▸ **DO THIS**
Give the material again in full, matching it exactly.
[start]
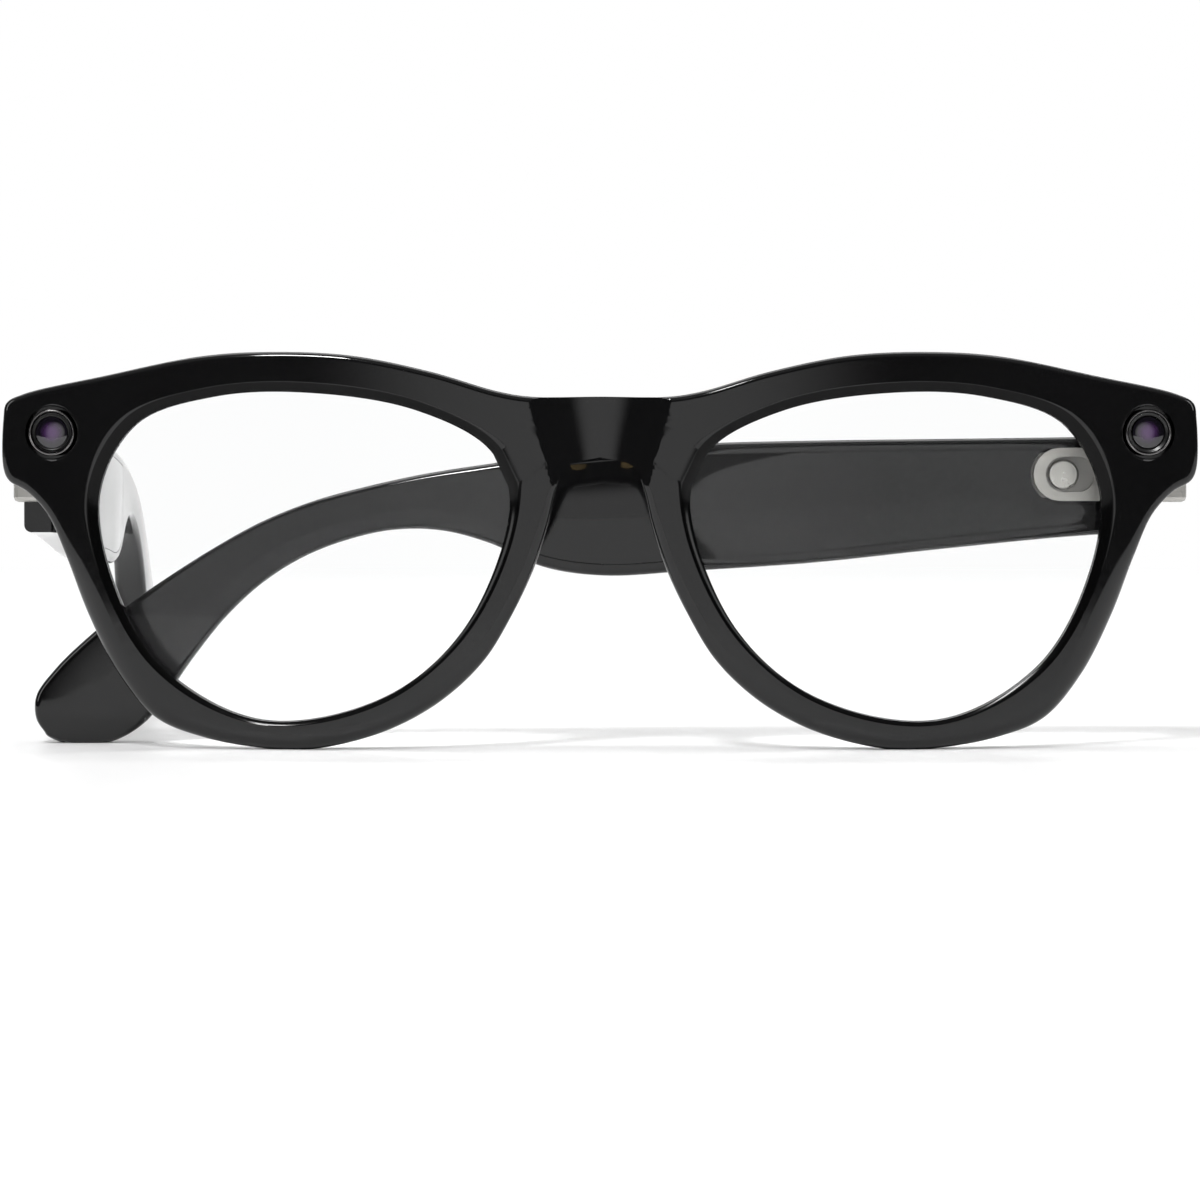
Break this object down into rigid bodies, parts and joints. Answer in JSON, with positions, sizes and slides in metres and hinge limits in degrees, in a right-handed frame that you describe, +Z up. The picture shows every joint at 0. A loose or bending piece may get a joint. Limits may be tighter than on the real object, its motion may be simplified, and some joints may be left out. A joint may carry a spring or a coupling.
{
  "type": "smart glasses",
  "caption": "Black acetate smart glasses with clear lenses, a camera and a light in the end pieces, and hollow folding temples that hold the electronics.",
  "frame": {"origin": "middle of the bounding box on the surface that the glasses stand on", "axes": "+X towards the wearer's left, +Y back from the front towards the ears, +Z up"},
  "size_m": [0.1464, 0.1534, 0.0484],
  "materials": {
    "front_acetate": "polished black acetate",
    "temple_acetate": "polished black acetate",
    "lens": "clear demonstration lens",
    "bezel_metal": "dark polished metal",
    "window_glass": "dark coated glass",
    "black_plastic": "moulded black plastic",
    "hinge_metal": "satin nickel",
    "screw_steel": "bright steel",
    "contact_gold": "gold plated",
    "board": "solder mask",
    "can_metal": "stamped shield",
    "battery_foil": "foil pouch",
    "grille_metal": "dark woven mesh",
    "copper_film": "copper on film",
    "button_acetate": "polished black"
  },
  "bodies": {
    "front": {"front_frame": "front_acetate", "lens_left": "lens", "lens_right": "lens", "camera_bezel_left": "bezel_metal", "camera_window_left": "window_glass", "camera_barrel_left": "black_plastic", "camera_sensor_left": "board", "light_bezel_right": "bezel_metal", "light_window_right": "window_glass", "light_pipe_right": "black_plastic", "capture_led_right": "board", "charging_contact_left": "contact_gold", "charging_contact_right": "contact_gold", "hinge_housing_left": "hinge_metal", "hinge_housing_right": "hinge_metal", "hinge_screw_left": "screw_steel", "hinge_screw_right": "screw_steel"},
    "temple_left": {"temple_shell_left": "temple_acetate", "temple_cover_left": "temple_acetate", "hinge_plate_left": "hinge_metal", "audio_board_left": "board", "shield_can_left": "can_metal", "amplifier_chip_left": "black_plastic", "battery_left": "battery_foil", "speaker_left": "black_plastic", "speaker_grille_left": "grille_metal", "power_switch_module": "black_plastic"},
    "temple_right": {"temple_shell_right": "temple_acetate", "temple_cover_right": "temple_acetate", "hinge_plate_right": "hinge_metal", "main_board_right": "board", "shield_can_right": "can_metal", "memory_chip_right": "black_plastic", "battery_right": "battery_foil", "speaker_right": "black_plastic", "speaker_grille_right": "grille_metal", "capture_switch": "can_metal", "touch_sensor": "copper_film"},
    "power_slider": {"power_slider": "hinge_metal"},
    "capture_button": {"capture_button": "button_acetate"}
  },
  "joints": [
    {"name": "left_temple_fold", "type": "hinge", "parent": "front", "child": "temple_left", "pos_m": [0.0664, -0.06005, 0.0346], "axis": [0, 0, -1], "range_deg": [0, 90]},
    {"name": "right_temple_fold", "type": "hinge", "parent": "front", "child": "temple_right", "pos_m": [-0.0664, -0.06005, 0.0346], "axis": [0, 0, 1], "range_deg": [-77, 0]},
    {"name": "power_slide", "type": "slide", "parent": "temple_left", "child": "power_slider", "axis": [1, 0, 0], "range_m": [0, 0.0019]},
    {"name": "capture_press", "type": "slide", "parent": "temple_right", "child": "capture_button", "axis": [0, 0, -1], "range_m": [0, 0.00035], "stiffness_N_per_m": 800}
  ]
}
[end]
▸ **FINAL RESULT**
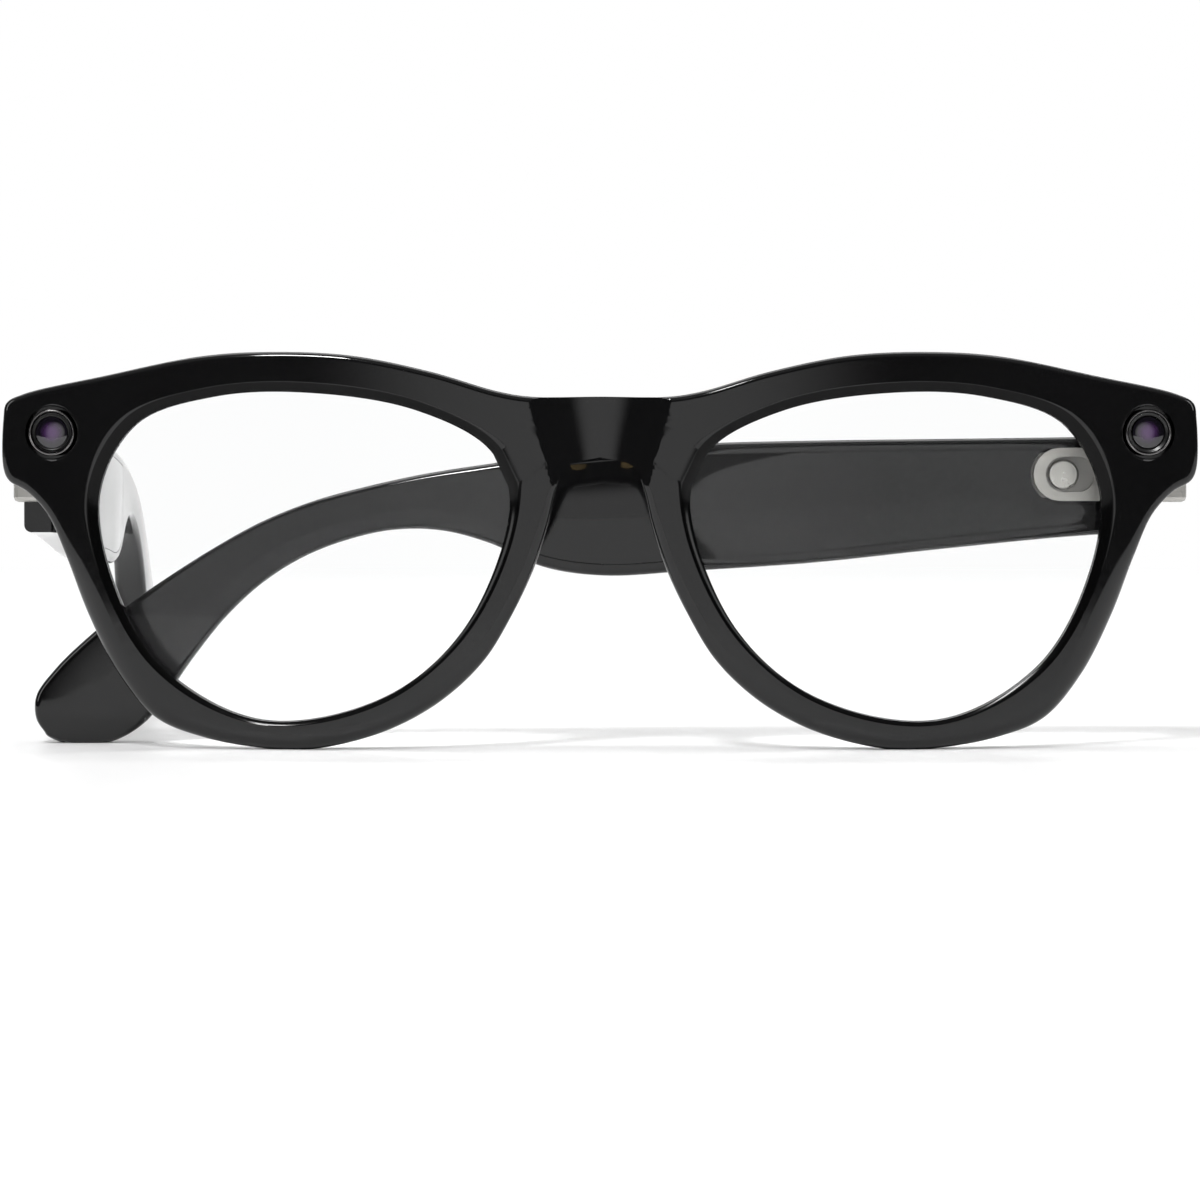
Break this object down into rigid bodies, parts and joints. Answer in JSON, with positions, sizes and slides in metres and hinge limits in degrees, in a right-handed frame that you describe, +Z up. The picture shows every joint at 0. A loose or bending piece may get a joint. Limits may be tighter than on the real object, its motion may be simplified, and some joints may be left out. A joint may carry a spring or a coupling.
{
  "type": "smart glasses",
  "caption": "Black acetate smart glasses with clear lenses, a camera and a light in the end pieces, and hollow folding temples that hold the electronics.",
  "frame": {"origin": "middle of the bounding box on the surface that the glasses stand on", "axes": "+X towards the wearer's left, +Y back from the front towards the ears, +Z up"},
  "size_m": [0.1464, 0.1534, 0.0484],
  "materials": {
    "front_acetate": "polished black acetate",
    "temple_acetate": "polished black acetate",
    "lens": "clear demonstration lens",
    "bezel_metal": "dark polished metal",
    "window_glass": "dark coated glass",
    "black_plastic": "moulded black plastic",
    "hinge_metal": "satin nickel",
    "screw_steel": "bright steel",
    "contact_gold": "gold plated",
    "board": "solder mask",
    "can_metal": "stamped shield",
    "battery_foil": "foil pouch",
    "grille_metal": "dark woven mesh",
    "copper_film": "copper on film",
    "button_acetate": "polished black"
  },
  "bodies": {
    "front": {"front_frame": "front_acetate", "lens_left": "lens", "lens_right": "lens", "camera_bezel_left": "bezel_metal", "camera_window_left": "window_glass", "camera_barrel_left": "black_plastic", "camera_sensor_left": "board", "light_bezel_right": "bezel_metal", "light_window_right": "window_glass", "light_pipe_right": "black_plastic", "capture_led_right": "board", "charging_contact_left": "contact_gold", "charging_contact_right": "contact_gold", "hinge_housing_left": "hinge_metal", "hinge_housing_right": "hinge_metal", "hinge_screw_left": "screw_steel", "hinge_screw_right": "screw_steel"},
    "temple_left": {"temple_shell_left": "temple_acetate", "temple_cover_left": "temple_acetate", "hinge_plate_left": "hinge_metal", "audio_board_left": "board", "shield_can_left": "can_metal", "amplifier_chip_left": "black_plastic", "battery_left": "battery_foil", "speaker_left": "black_plastic", "speaker_grille_left": "grille_metal", "power_switch_module": "black_plastic"},
    "temple_right": {"temple_shell_right": "temple_acetate", "temple_cover_right": "temple_acetate", "hinge_plate_right": "hinge_metal", "main_board_right": "board", "shield_can_right": "can_metal", "memory_chip_right": "black_plastic", "battery_right": "battery_foil", "speaker_right": "black_plastic", "speaker_grille_right": "grille_metal", "capture_switch": "can_metal", "touch_sensor": "copper_film"},
    "power_slider": {"power_slider": "hinge_metal"},
    "capture_button": {"capture_button": "button_acetate"}
  },
  "joints": [
    {"name": "left_temple_fold", "type": "hinge", "parent": "front", "child": "temple_left", "pos_m": [0.0664, -0.06005, 0.0346], "axis": [0, 0, -1], "range_deg": [0, 90]},
    {"name": "right_temple_fold", "type": "hinge", "parent": "front", "child": "temple_right", "pos_m": [-0.0664, -0.06005, 0.0346], "axis": [0, 0, 1], "range_deg": [-77, 0]},
    {"name": "power_slide", "type": "slide", "parent": "temple_left", "child": "power_slider", "axis": [1, 0, 0], "range_m": [0, 0.0019]},
    {"name": "capture_press", "type": "slide", "parent": "temple_right", "child": "capture_button", "axis": [0, 0, -1], "range_m": [0, 0.00035], "stiffness_N_per_m": 800}
  ]
}